While Nico Mannion had a nice game against the Huskies Wednesday, it’s doubtful he’ll remember Las Vegas in quite the same way.

Around the horn

— Pace Mannion was a first-team Western Athletic Conference selection who played with NBA stars Tom Chambers and Danny Vranes at Utah. He spent six seasons in the NBA and then several more playing in Italy, where he met his wife and Nico’s mom, Gaia, who played pro volleyball.

But he said he was not the most famous of the Southern Nevada Mannions. That distinction goes to his parents, Jack and Terry, who have a middle school named in their honor in Henderson around the corner from where they live. The football field at Chaparral also is named for Pace’s dad, a longtime athletic director at the school.

“My parents between them put in 63 years in the (Clark County) school district,” Pace Mannion said. “They touched a lot of people here in Las Vegas. They touched a lot of students in high school, in junior high when they first started out. It’s a great legacy. I’m proud of them.”

— Trivia question: Can you name the team that eliminated Pace Mannion and Utah in the 1983 Sweet 16?
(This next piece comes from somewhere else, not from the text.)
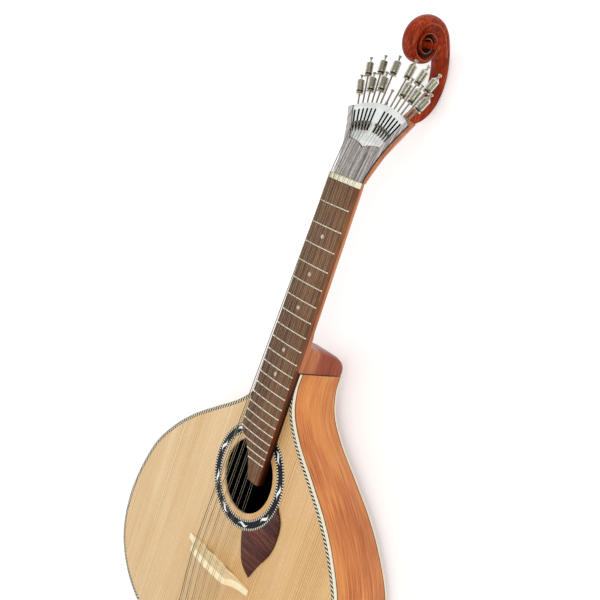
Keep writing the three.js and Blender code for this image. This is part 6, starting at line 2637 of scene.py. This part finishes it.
@dataclass
class Studio:
    """Floor, light and camera."""

    lens: float = 53.52
    sensor: float = 36.0
    camera_at: tuple = (672.0, 49.0, 635.5)
    aim: tuple = (48.2, -112.2, 0.0)
    up: tuple = (-0.353, 0.929, 0.111)
    shift: float = -0.0602
    floor_size: float = 30.0
    ambient: float = 0.6
    lamps: tuple = (
        ("key", (1.5, 0.3, 1.6), (0.0, 0.0, 0.05), 1.4, 19.5),
        ("fill", (-1.6, -0.6, 1.5), (0.0, -0.1, 0.05), 1.8, 9.0),
        ("head", (0.2, 1.9, 1.0), (0.0, 0.3, 0.05), 1.0, 6.0),
    )

    def build_floor(self) -> None:
        """A plain pale floor under the instrument."""
        half = self.floor_size / 2
        mesh = bpy.data.meshes.new("floor")
        corners = [(-half, -half, 0), (half, -half, 0), (half, half, 0), (-half, half, 0)]
        mesh.from_pydata(corners, [], [(0, 1, 2, 3)])
        mesh.materials.append(FloorFinish("studio floor").material())
        floor = bpy.data.objects.new("floor", mesh)
        bpy.context.scene.collection.objects.link(floor)
        floor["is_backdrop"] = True

    def build_world(self) -> None:
        """An even room light, seen as white."""
        world = bpy.data.worlds.new("studio")
        world.use_nodes = True
        world.node_tree.nodes.clear()
        sheet = NodeSheet(world.node_tree)
        strength = sheet.between(sheet.white_rays(), self.ambient, 1.0)
        ground = sheet.node("ShaderNodeBackground", {"Color": (1, 1, 1, 1), "Strength": strength})
        sheet.node("ShaderNodeOutputWorld", {0: ground.outputs[0]})
        bpy.context.scene.world = world

    def build_lamp(self, name: str, place: tuple, toward: tuple, size: float, power: float) -> None:
        """A soft square lamp.

        Args:
            name: its name.
            place: where it hangs, in metres.
            toward: what it faces, in metres.
            size: its side, in metres.
            power: its power, in watts.
        """
        light = bpy.data.lights.new(name, "AREA")
        light.shape = "SQUARE"
        light.size = size
        light.energy = power
        lamp = bpy.data.objects.new(name, light)
        lamp.location = place
        lamp.rotation_mode = "QUATERNION"
        lamp.rotation_quaternion = (Vector(toward) - Vector(place)).to_track_quat("-Z", "Y")
        bpy.context.scene.collection.objects.link(lamp)

    def build_camera(self) -> None:
        """The camera at the photograph's angle."""
        lens = bpy.data.cameras.new("camera")
        lens.lens = self.lens
        lens.sensor_width = self.sensor
        lens.shift_x = self.shift
        lens.clip_start = 0.01
        lens.clip_end = 100.0
        camera = bpy.data.objects.new("camera", lens)
        place = BENCH @ Vector(self.camera_at)
        back = (place - BENCH @ Vector(self.aim)).normalized()
        right = (BENCH.to_3x3() @ Vector(self.up)).normalized().cross(back).normalized()
        turn = Matrix((right, back.cross(right), back)).transposed().to_4x4()
        camera.matrix_world = Matrix.Translation(place) @ turn
        bpy.context.scene.collection.objects.link(camera)
        bpy.context.scene.camera = camera

    def build(self) -> None:
        """Sets up the studio, with a large key lamp above the treble side."""
        bpy.context.scene.view_settings.view_transform = "Standard"
        self.build_camera()
        self.build_world()
        for lamp in self.lamps:
            self.build_lamp(*lamp)
        self.build_floor()


def plain(box: tuple[Vector, Vector]) -> list[list[float]]:
    """A box as plain lists of numbers."""
    return [[float(value) for value in corner] for corner in box]


def main() -> None:
    """Builds the guitar, sub-assembly by sub-assembly."""
    logging.basicConfig(level=logging.INFO, format="%(message)s")
    Studio().build()
    board = Fingerboard()
    body = Body(board)
    neck = Neck(body, board)
    head = Head(neck)
    tuner = FanTuner(head)
    bearers = StringBearers(body, board)
    pieces = (body, Rosette(body), FingerPlate(body), board, neck, head, tuner, Scroll(neck), bearers)
    for piece in (*pieces, Strings(bearers, tuner)):
        piece.build()
    {"cad": plain(CAD_BOX), "visual": plain(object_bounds())}


if __name__ == "__main__":
    main()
— Trivia answer: North Carolina State. Yes, that North Carolina State team, coached by Jim Valvano, that went on to beat mighty Houston for the NCAA championship in Albuquerque on the buzzer-beating dunk by Lorenzo Charles.

The Wolfpack defeated the Utes 75-56 at Dee Events Center in Ogden, Utah.

— Cherie Cordoba, who was Cherie Hogg when she starred and later coached for the UNLV women’s basketball team, has been hired as a women’s assistant at Louisiana State.

The Australian is one of four players in UNLV history to record 100 assists and 100 steals in the same season. She still holds single-season Lady Rebels records for steals (129) and 3-point field goal percentage (.456) and the single-game record for steals (11).


— Before sports became a petri dish, I recently wrote about Mesa Community College’s pipeline from Las Vegas to suburban Phoenix that began in earnest when Rancho High’s Marty Barrett played there before going on to star for the Boston Red Sox.

That prompted a nice note from Kurt Garehime, who played for the top-ranked 1975 and ‘76 Mesa squads. He was the third member of a Mesa outfield that featured former major leaguers Hubie Brooks and Mickey Hatcher.

“Mickey was drafted by Minnesota, Hubie went to the Mets … and I went to Memorex,” wrote the former Las Vegas High standout, whose first job out of college was with the cassette tape company in California’s Silicon Valley.